▸ **SET TASK**
Starting from the line that contains "closed body. */", copy every line exactly until the line that contains "if empty is", which is also included.

▸ **RECORDS FOR PROCESSING**
────
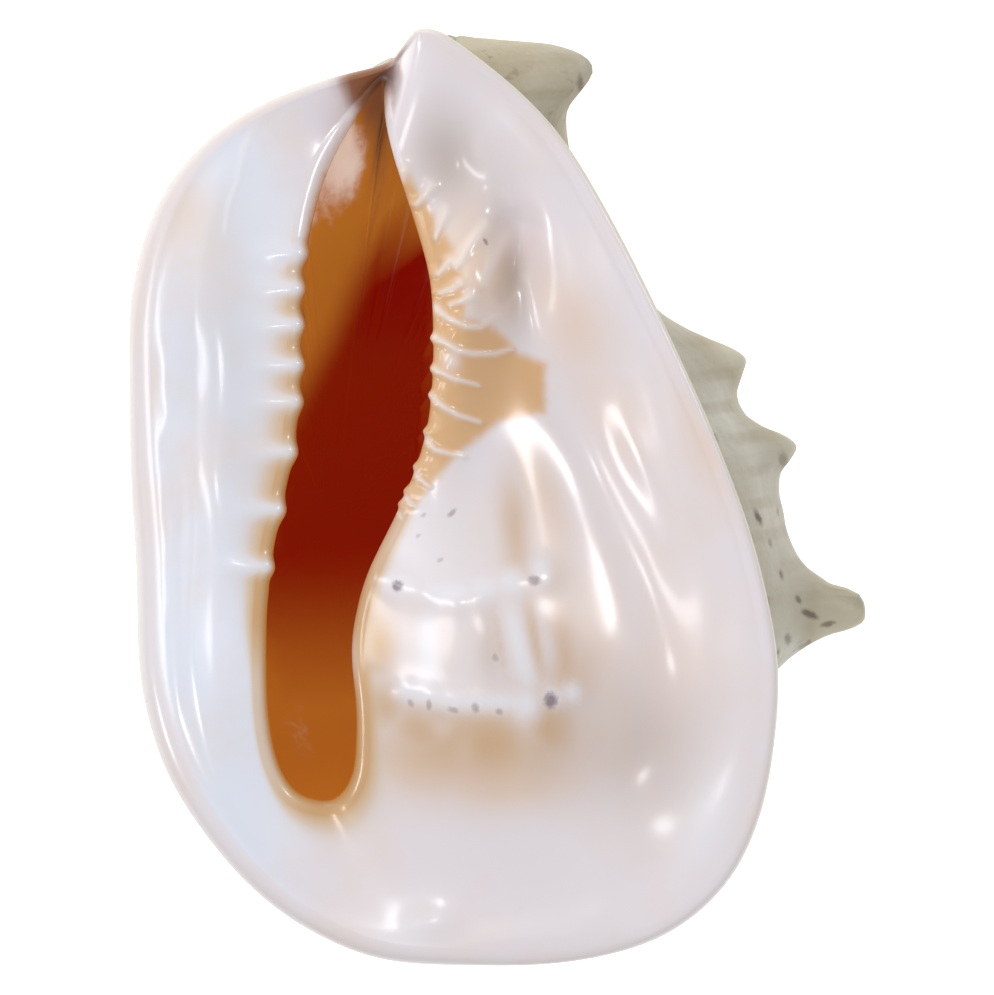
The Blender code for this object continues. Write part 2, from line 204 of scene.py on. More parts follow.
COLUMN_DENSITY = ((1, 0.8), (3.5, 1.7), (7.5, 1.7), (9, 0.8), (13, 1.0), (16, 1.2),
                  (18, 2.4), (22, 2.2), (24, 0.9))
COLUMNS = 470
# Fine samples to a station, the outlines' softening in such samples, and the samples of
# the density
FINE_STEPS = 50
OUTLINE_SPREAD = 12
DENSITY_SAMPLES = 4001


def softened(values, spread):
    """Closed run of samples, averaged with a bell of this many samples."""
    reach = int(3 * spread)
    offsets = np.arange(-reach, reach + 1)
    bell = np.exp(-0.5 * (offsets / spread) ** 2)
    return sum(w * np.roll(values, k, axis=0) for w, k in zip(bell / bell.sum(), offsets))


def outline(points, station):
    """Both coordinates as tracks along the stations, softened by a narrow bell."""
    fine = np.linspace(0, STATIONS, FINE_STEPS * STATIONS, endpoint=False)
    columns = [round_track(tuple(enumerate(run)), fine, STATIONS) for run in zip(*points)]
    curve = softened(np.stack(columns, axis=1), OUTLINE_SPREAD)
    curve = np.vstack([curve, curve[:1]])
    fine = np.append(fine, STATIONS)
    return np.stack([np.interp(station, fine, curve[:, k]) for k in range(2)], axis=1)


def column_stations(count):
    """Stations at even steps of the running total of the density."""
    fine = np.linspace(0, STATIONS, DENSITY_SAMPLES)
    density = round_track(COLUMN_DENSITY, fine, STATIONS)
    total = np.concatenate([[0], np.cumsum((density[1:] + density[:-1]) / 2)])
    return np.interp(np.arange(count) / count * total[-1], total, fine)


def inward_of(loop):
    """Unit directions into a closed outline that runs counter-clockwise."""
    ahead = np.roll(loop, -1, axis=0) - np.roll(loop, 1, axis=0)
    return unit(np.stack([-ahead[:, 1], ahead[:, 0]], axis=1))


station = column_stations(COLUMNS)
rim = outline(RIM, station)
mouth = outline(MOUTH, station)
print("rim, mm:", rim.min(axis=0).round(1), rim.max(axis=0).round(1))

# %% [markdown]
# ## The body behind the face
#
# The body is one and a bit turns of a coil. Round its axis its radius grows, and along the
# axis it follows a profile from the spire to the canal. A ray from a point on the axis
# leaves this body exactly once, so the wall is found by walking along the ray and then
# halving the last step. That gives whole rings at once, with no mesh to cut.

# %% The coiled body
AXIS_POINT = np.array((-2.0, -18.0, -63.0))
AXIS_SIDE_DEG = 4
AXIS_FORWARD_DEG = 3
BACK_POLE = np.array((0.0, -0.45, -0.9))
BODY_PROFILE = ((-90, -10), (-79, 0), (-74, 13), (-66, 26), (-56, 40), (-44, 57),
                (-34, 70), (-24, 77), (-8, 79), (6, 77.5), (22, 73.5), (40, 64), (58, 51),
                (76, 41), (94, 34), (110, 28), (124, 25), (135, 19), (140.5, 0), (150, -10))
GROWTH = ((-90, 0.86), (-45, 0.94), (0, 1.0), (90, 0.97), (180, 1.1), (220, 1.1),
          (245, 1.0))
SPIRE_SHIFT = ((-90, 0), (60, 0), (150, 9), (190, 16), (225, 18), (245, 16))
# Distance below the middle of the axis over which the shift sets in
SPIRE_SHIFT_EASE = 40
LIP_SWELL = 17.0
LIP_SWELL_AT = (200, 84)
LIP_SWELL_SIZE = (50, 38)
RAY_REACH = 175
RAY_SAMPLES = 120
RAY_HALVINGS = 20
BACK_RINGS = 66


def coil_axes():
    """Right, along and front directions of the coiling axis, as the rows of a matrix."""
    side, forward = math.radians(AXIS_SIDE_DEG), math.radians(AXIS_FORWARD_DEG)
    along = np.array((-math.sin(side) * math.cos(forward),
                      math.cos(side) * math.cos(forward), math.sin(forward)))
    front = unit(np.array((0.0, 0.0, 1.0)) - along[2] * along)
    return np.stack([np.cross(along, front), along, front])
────
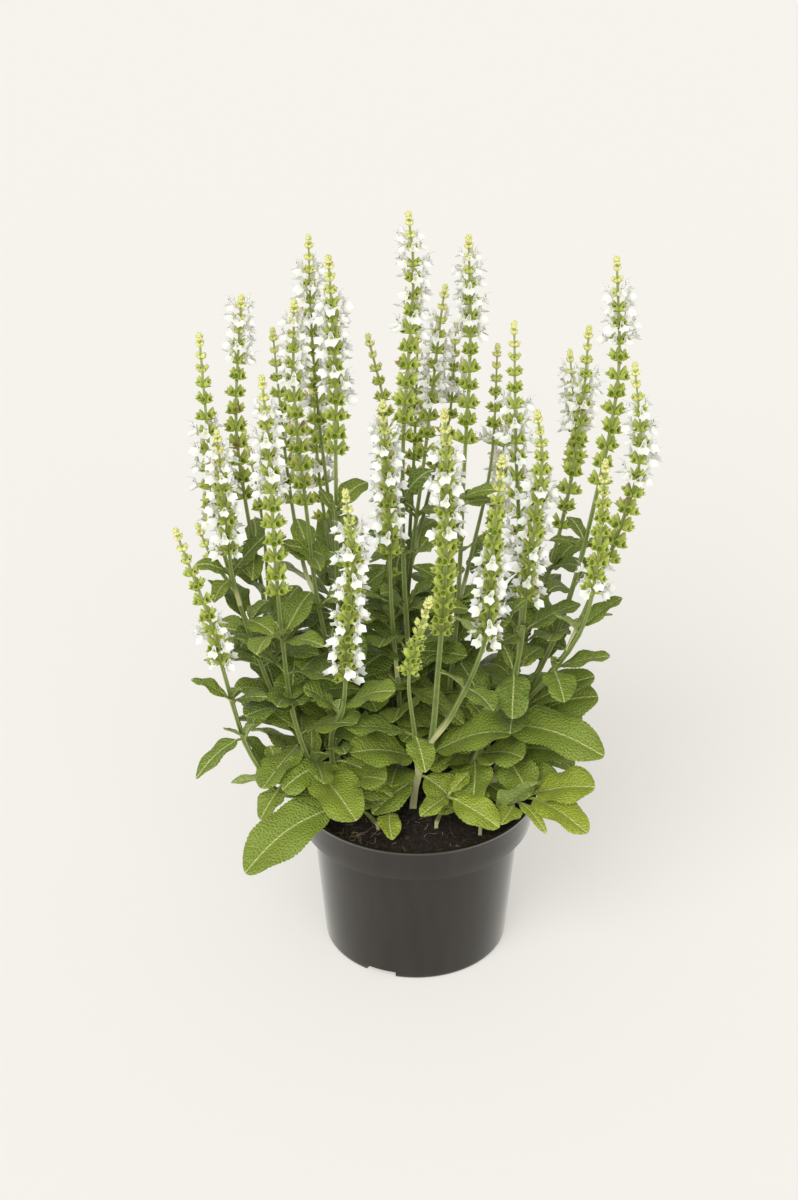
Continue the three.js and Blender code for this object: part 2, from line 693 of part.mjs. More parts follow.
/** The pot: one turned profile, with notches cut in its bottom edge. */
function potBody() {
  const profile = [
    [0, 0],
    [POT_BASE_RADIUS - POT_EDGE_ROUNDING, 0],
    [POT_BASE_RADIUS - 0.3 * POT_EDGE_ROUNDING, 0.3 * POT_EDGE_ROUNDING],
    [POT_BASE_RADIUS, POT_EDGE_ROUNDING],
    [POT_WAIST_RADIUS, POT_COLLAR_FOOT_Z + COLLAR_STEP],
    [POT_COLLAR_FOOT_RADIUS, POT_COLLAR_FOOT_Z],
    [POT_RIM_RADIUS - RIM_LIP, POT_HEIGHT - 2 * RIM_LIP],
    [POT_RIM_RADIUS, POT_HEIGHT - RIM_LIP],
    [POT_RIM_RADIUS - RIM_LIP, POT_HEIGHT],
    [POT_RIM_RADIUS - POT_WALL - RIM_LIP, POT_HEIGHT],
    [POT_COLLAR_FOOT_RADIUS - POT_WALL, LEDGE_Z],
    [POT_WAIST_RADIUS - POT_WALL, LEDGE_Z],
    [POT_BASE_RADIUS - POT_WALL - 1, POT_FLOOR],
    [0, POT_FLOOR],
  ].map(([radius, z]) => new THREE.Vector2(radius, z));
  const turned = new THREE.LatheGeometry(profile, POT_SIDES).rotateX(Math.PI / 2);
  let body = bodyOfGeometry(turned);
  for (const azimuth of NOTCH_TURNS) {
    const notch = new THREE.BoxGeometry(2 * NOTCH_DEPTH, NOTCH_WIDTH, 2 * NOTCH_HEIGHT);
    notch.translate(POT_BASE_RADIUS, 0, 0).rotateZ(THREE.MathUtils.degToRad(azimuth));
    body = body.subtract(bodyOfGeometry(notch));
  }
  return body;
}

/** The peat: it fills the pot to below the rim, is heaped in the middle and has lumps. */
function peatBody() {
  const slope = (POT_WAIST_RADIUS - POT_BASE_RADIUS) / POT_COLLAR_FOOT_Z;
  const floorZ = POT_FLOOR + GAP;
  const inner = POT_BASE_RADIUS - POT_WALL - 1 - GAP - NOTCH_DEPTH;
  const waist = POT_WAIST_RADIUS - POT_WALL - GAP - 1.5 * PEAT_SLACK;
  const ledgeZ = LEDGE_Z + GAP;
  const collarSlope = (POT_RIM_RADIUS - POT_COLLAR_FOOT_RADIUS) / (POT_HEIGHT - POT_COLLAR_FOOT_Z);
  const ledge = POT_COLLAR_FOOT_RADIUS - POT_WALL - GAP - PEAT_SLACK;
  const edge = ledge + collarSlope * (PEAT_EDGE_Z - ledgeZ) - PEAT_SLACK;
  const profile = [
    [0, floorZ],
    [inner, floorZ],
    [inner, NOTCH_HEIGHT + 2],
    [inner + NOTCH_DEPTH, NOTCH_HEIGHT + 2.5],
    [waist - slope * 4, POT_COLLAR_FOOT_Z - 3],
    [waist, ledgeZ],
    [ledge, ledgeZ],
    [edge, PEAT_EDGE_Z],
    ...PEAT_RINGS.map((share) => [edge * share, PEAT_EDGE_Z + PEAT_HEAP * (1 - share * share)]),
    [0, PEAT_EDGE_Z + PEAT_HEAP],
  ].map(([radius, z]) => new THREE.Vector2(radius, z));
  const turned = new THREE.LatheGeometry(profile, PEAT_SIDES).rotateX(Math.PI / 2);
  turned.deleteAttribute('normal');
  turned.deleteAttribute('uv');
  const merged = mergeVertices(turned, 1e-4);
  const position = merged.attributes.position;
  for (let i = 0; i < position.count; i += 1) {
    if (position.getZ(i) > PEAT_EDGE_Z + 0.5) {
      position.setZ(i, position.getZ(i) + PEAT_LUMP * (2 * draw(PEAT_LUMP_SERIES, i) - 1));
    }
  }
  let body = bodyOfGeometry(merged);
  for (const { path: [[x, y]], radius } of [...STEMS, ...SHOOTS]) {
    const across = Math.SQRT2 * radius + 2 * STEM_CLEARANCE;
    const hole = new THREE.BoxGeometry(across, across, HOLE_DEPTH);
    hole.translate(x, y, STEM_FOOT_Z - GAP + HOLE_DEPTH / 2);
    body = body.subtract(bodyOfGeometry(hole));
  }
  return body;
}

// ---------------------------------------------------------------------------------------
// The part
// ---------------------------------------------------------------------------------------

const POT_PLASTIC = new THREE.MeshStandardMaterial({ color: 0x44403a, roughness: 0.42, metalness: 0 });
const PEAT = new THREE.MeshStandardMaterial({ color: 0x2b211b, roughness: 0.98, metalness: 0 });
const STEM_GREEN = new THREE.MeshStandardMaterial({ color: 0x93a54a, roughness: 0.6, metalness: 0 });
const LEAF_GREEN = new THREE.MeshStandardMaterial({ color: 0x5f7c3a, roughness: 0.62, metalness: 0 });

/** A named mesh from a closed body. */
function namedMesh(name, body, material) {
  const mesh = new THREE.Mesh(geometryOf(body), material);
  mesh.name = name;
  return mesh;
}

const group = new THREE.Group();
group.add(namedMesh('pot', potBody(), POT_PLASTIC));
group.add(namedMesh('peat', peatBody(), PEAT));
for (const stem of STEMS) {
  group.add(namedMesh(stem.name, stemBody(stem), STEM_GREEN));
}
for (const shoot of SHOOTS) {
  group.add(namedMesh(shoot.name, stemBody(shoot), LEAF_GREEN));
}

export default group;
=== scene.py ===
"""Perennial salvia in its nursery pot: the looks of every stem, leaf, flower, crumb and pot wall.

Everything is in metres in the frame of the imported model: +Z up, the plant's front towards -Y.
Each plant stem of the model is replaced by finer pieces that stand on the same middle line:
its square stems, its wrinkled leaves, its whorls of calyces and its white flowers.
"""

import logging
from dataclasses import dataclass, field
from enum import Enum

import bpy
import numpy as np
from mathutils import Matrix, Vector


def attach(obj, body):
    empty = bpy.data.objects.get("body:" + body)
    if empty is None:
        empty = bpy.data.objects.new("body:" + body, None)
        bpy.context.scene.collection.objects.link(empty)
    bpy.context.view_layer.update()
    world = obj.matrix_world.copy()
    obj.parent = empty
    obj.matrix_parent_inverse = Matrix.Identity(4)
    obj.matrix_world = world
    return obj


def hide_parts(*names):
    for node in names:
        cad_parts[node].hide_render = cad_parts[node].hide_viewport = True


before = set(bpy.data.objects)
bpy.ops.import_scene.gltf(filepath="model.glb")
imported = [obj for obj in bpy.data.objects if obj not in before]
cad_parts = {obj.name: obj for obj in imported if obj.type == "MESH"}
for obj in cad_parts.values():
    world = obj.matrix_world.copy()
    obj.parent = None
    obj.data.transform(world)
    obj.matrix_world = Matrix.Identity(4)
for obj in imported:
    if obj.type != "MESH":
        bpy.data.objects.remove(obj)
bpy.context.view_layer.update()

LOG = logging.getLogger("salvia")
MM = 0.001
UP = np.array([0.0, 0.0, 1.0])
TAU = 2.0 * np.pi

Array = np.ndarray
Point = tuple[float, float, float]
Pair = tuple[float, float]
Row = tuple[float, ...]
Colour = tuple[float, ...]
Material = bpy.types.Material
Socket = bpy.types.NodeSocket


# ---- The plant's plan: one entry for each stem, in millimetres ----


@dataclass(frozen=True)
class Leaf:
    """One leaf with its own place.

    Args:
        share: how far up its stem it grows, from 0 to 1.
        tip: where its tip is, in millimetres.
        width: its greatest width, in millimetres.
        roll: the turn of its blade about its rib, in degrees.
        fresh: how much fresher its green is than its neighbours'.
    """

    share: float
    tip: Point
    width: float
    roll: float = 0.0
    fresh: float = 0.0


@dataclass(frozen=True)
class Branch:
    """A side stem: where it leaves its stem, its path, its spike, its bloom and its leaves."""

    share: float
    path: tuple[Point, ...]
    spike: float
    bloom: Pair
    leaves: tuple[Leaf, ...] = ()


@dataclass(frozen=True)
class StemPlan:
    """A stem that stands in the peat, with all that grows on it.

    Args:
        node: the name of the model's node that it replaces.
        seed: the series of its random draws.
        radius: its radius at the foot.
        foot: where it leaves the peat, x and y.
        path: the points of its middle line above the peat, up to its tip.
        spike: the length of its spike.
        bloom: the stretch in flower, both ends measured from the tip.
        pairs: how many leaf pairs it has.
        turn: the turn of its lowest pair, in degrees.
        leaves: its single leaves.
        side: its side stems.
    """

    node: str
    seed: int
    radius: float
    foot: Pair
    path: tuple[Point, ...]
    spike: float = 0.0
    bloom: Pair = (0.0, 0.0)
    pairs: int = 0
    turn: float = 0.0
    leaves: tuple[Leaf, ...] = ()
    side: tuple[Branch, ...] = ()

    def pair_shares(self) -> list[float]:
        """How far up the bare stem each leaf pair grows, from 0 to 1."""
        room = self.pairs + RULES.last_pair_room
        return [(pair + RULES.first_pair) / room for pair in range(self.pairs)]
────
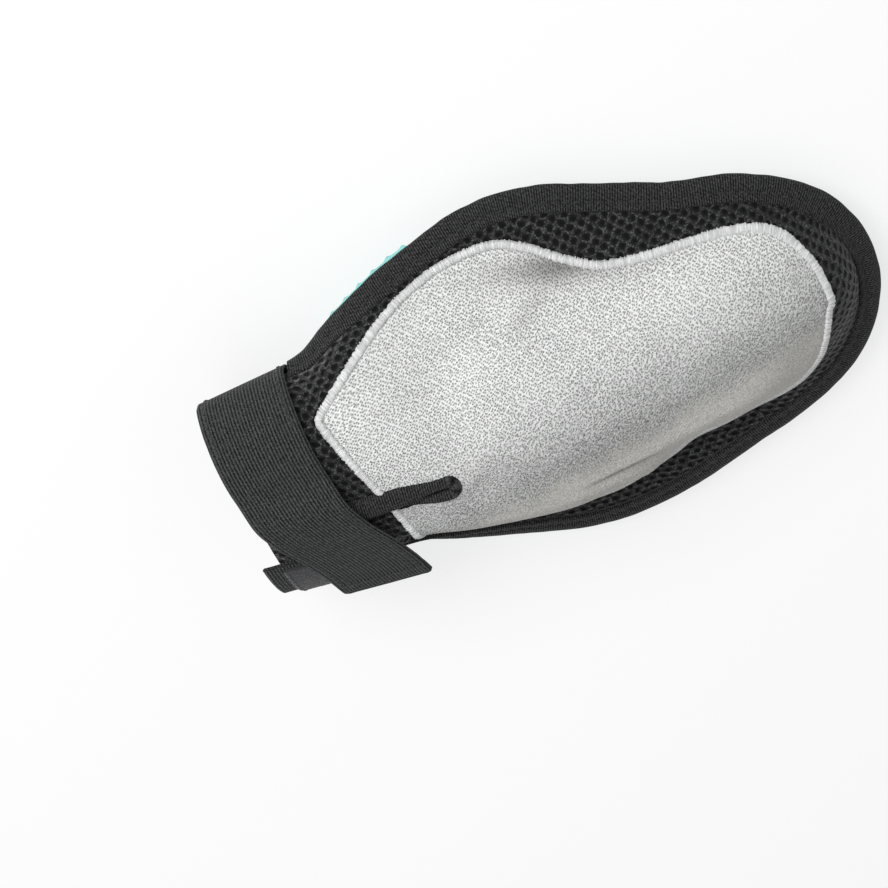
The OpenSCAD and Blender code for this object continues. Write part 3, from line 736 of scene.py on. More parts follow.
────
▸ **PROBLEM SOLUTION**
/** A named mesh from a closed body. */
function namedMesh(name, body, material) {
  const mesh = new THREE.Mesh(geometryOf(body), material);
  mesh.name = name;
  return mesh;
}

const group = new THREE.Group();
group.add(namedMesh('pot', potBody(), POT_PLASTIC));
group.add(namedMesh('peat', peatBody(), PEAT));
for (const stem of STEMS) {
  group.add(namedMesh(stem.name, stemBody(stem), STEM_GREEN));
}
for (const shoot of SHOOTS) {
  group.add(namedMesh(shoot.name, stemBody(shoot), LEAF_GREEN));
}

export default group;
=== scene.py ===
"""Perennial salvia in its nursery pot: the looks of every stem, leaf, flower, crumb and pot wall.

Everything is in metres in the frame of the imported model: +Z up, the plant's front towards -Y.
Each plant stem of the model is replaced by finer pieces that stand on the same middle line:
its square stems, its wrinkled leaves, its whorls of calyces and its white flowers.
"""

import logging
from dataclasses import dataclass, field
from enum import Enum

import bpy
import numpy as np
from mathutils import Matrix, Vector


def attach(obj, body):
    empty = bpy.data.objects.get("body:" + body)
    if empty is None:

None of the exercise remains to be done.